Henry Playfair (born 22 January 1983) is a former Australian rules footballer who played for the Geelong Football Club and Sydney Swans in the Australian Football League (AFL). Playfair grew up in and played his junior football with Holbrook in the Riverina region of New South Wales.

==Career==
Drafted by the Geelong Cats in the 2001 AFL draft at pick number 41, he debuted in Round 15 of the 2003 season at Telstra Dome. He was one of Geelong's main players in the 2005 AFL season, however a series of injuries hampered his performance in 2006. He was a key forward who also played the positions of back and ruck.

Playfair was an integral part of the Cats 2007 VFL premiership team, along with players such as Charlie Gardiner, Brent Prismall and Tom Lonergan.

Due to a lack of opportunities, and moving into the prime of his career, Playfair asked to be traded to the Sydney Swans in 2008 and was traded in exchange for a third round draft pick. He moved back to his home state in an attempt to get more AFL playing opportunities.

Sydney delisted Playfair on 13 November 2009 and then redrafted him as a mature age rookie with their first pick (pick 10) in the Rookie Draft on 15 December 2009.

Playfair retired as a player at the end of the 2010 season due to injury concerns, but continued his involvement with football and with the Sydney club, being appointed as a development coach. He coached the reserves team to the NEAFL grand final in 2011. In 2012 he became an assistant coach at the club. He was responsible for the forward line in that year, in which the Swans won the AFL premiership, and has continued in that role.

==Retirement==
After suffering a serious back injury in the Round 14 match against Richmond at the SCG, and after medical advice, Playfair decided to call an end to his career as an AFL player.
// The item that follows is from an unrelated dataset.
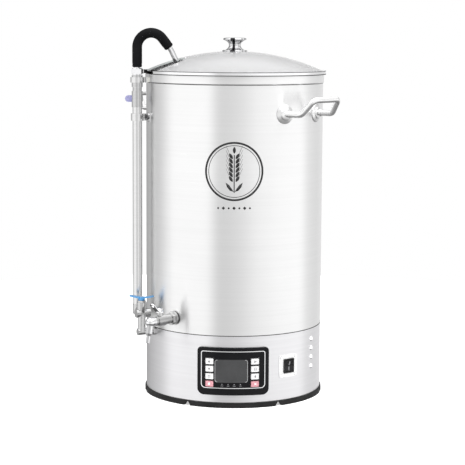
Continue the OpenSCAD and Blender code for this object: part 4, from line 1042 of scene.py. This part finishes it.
for (side, row), shapes in keyMarks.items():
    bm = bmesh.new()
    az = math.degrees(panel["keysX"][side == "right"] / wallR)
    for n, shape in enumerate(shapes):
        lift = panel["lift"] * (1 + 2 * n)  # crossing bars don't share a face
        wrapped(bm, shape, az, panel["keyR"] + lift, keyZs[row - 1], panel["ink"])
    body = bodyOfNode["button_%s_%d" % (side, row)]
    addPiece("mark_%s_%d" % (side, row), bm, "markWhite" if row == 4 else "markAndSheenGrey", body, 0)
print("prints done")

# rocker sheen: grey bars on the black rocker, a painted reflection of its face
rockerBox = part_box("switch_rocker")
rockerMid = (rockerBox[0] + rockerBox[1]) / 2
switchAz = math.degrees(math.atan2(rockerMid.x, -rockerMid.y))
rocker = {
    "bar": (0.0030, 0.0088), "round": 0.0008, "barUp": 0.0062, "lean": (0.0032, 0.0004), "face": 0.0029,
    "barLow": 0.00002, "barHigh": 0.00028,
}


# a grey bar on one sloping half of the rocker, a painted reflection standing in for the sheen on its face
def rockerSheenBar(bm, middle):
    half = (rockerBox[1].z - rockerBox[0].z) / 2 - 0.0012
    low, high = [], []
    for u, v in roundRect(*rocker["bar"], rocker["round"], None, 3):
        rise = (rocker["lean"][0] if middle > 0 else -rocker["lean"][1]) * abs(middle + v) / half
        for row, lift in ((low, rocker["barLow"]), (high, rocker["barHigh"])):
            spot = atAz(switchAz, wallR + rocker["face"] + rise + lift, rockerMid.z + middle + v)
            row.append(bm.verts.new(spot + alongWall(switchAz) * u))
    bm.faces.new(high)
    bm.faces.new(list(reversed(low)))
    for k in range(len(low)):
        m = (k + 1) % len(low)
        bm.faces.new((low[k], low[m], high[m], high[k]))


bm = bmesh.new()
for middle in (rocker["barUp"], -rocker["barUp"]):
    rockerSheenBar(bm, middle)
addPiece("rocker_painted_sheen", bm, "markAndSheenGrey", "rocker", 0)

# floor and light
ground = {"r": 1.7, "tone": 0.93, "glow": 0.5, "rough": (0.55, 0.7), "patches": (3, 3, 3), "grain": 2.0}
bm = bmesh.new()
bmesh.ops.create_circle(bm, cap_ends=True, segments=96, radius=ground["r"])
mesh = bpy.data.meshes.new("studioFloor")
bm.to_mesh(mesh)
bm.free()
floor = bpy.data.objects.new("studioFloor", mesh)
bpy.context.scene.collection.objects.link(floor)
mat, tree, shader = startMaterial("paleFloor", 0.0)
soft = ramp(tree, noise(tree, stretched(tree, ground["patches"]), ground["grain"]), 0.3, 0.7, *ground["rough"])
link(tree, soft, shader.inputs["Roughness"])
shader.inputs["Base Color"].default_value = (*grey(ground["tone"]), 1)
shader.inputs["Emission Color"].default_value = (1, 1, 1, 1)
shader.inputs["Emission Strength"].default_value = ground["glow"]
mesh.materials.append(mat)
floor.visible_glossy = False  # the polished steel mirrors the studio, not the floor

# soft studio: strength by bearing round the kettle, and by height above the horizon
studio = {
    "bearings": [
        (-180, 0.90), (-164, 0.36), (-132, 0.58), (-108, 0.80), (-88, 1.22), (-34, 1.26), (-20, 0.80), (-8, 0.84),
        (10, 0.94), (30, 1.14), (60, 1.24), (98, 1.24), (112, 0.92), (135, 0.78), (158, 0.80), (180, 0.90),
    ],
    # sine of the height, strength: dark ground, level panels, dark gap, bright ceiling
    "levels": [
        (-1.0, 0.22), (-0.50, 0.24), (-0.30, 0.95), (-0.22, 1.0), (0.10, 1.0),
        (0.20, 0.64), (0.42, 0.58), (0.60, 1.60), (1.0, 1.75),
    ],
    "strength": 2.06,
}
world = bpy.data.worlds.new("studioWorld")
bpy.context.scene.world = world
world.use_nodes = True
sky = world.node_tree
sky.nodes.clear()


def strengthRamp(value, stops):
    node = sky.nodes.new("ShaderNodeValToRGB")
    link(sky, value, node.inputs["Fac"])
    while len(node.color_ramp.elements) < len(stops):
        node.color_ramp.elements.new(0.5)
    for element, (at, v) in zip(node.color_ramp.elements, stops):
        element.position = at
        element.color = (v, v, v, 1)
    return node.outputs["Color"]


coord = sky.nodes.new("ShaderNodeTexCoord")
split = sky.nodes.new("ShaderNodeSeparateXYZ")
link(sky, coord.outputs["Generated"], split.inputs["Vector"])
around = math2(sky, "ARCTAN2", split.outputs["X"], math2(sky, "MULTIPLY", split.outputs["Y"], -1.0))
bearing = math2(sky, "ADD", math2(sky, "DIVIDE", around, 2 * math.pi), 0.5)
height = math2(sky, "ADD", math2(sky, "MULTIPLY", split.outputs["Z"], 0.5), 0.5)
tone = strengthRamp(bearing, [(0.5 + b / 360, v / 2) for b, v in studio["bearings"]])
tier = strengthRamp(height, [(0.5 + h / 2, v / 2) for h, v in studio["levels"]])
both = sky.nodes.new("ShaderNodeMix")
both.data_type = "RGBA"
both.blend_type = "MULTIPLY"
both.inputs[0].default_value = 1.0
link(sky, tone, both.inputs[6])
link(sky, tier, both.inputs[7])
studioLight = sky.nodes.new("ShaderNodeBackground")
studioLight.inputs["Strength"].default_value = 2 * studio["strength"]
link(sky, both.outputs[2], studioLight.inputs["Color"])
plainWhite = sky.nodes.new("ShaderNodeBackground")
plainWhite.inputs["Color"].default_value = (1, 1, 1, 1)
lightPath = sky.nodes.new("ShaderNodeLightPath")
mixer = sky.nodes.new("ShaderNodeMixShader")
link(sky, lightPath.outputs["Is Camera Ray"], mixer.inputs[0])
link(sky, studioLight.outputs[0], mixer.inputs[1])
link(sky, plainWhite.outputs[0], mixer.inputs[2])
skyOut = sky.nodes.new("ShaderNodeOutputWorld")
link(sky, mixer.outputs[0], skyOut.inputs["Surface"])
bpy.context.scene.view_settings.view_transform = "Standard"


topSoft = {"place": (0, -0.6, 3.4), "target": (0, 0, 0.4), "size": (2.6, 2.6), "power": 40}
data = bpy.data.lights.new("topSoft", "AREA")
data.shape = "RECTANGLE"
data.size, data.size_y = topSoft["size"]
data.energy = topSoft["power"]
obj = bpy.data.objects.new("topSoft", data)
bpy.context.scene.collection.objects.link(obj)
obj.location = topSoft["place"]
toTarget = Vector(topSoft["target"]) - Vector(topSoft["place"])
obj.rotation_euler = toTarget.to_track_quat("-Z", "Y").to_euler()
print("stage and light done")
Playfair said "When I found out I’d done some damage to my back it was a bit of a shock. At first I didn’t know what it meant for my season, and then I spoke further to the doctor and the physio and it looked like my season was over, I then had to make a decision about next year, and coming off the troubles I’ve had previously with hamstring injuries over the past couple of seasons, the back was another indication that my body is not up to it at this stage.'’

==Coaching career==

He started his coaching career in charge of the Swans' NEAFL side in 2011. Playfair was promoted to assistant coach of Sydney Swans in the AFL in 2012 and was in charge of the forwards in Sydney's premiership year. Playfair left the Sydney Swans Football Club at the end of the 2017 season. Playfair then spent two seasons with St Kilda Football Club as backline and team defence assistant coach. In September 2019, Playfair was appointed Head of Coaching Performance at Carlton Football Club with the aim of working directly with the senior coach. On 13 August 2020, Playfair left the Carlton Football Club because his role as head of coaching performance at Carlton was made redundant due to the financial effects of COVID-19.

==Personal life==
Playfair previously had a fitness business, Fitness By Cats, with former teammates Corey Enright and Brent Prismall. All three are accredited personal trainers.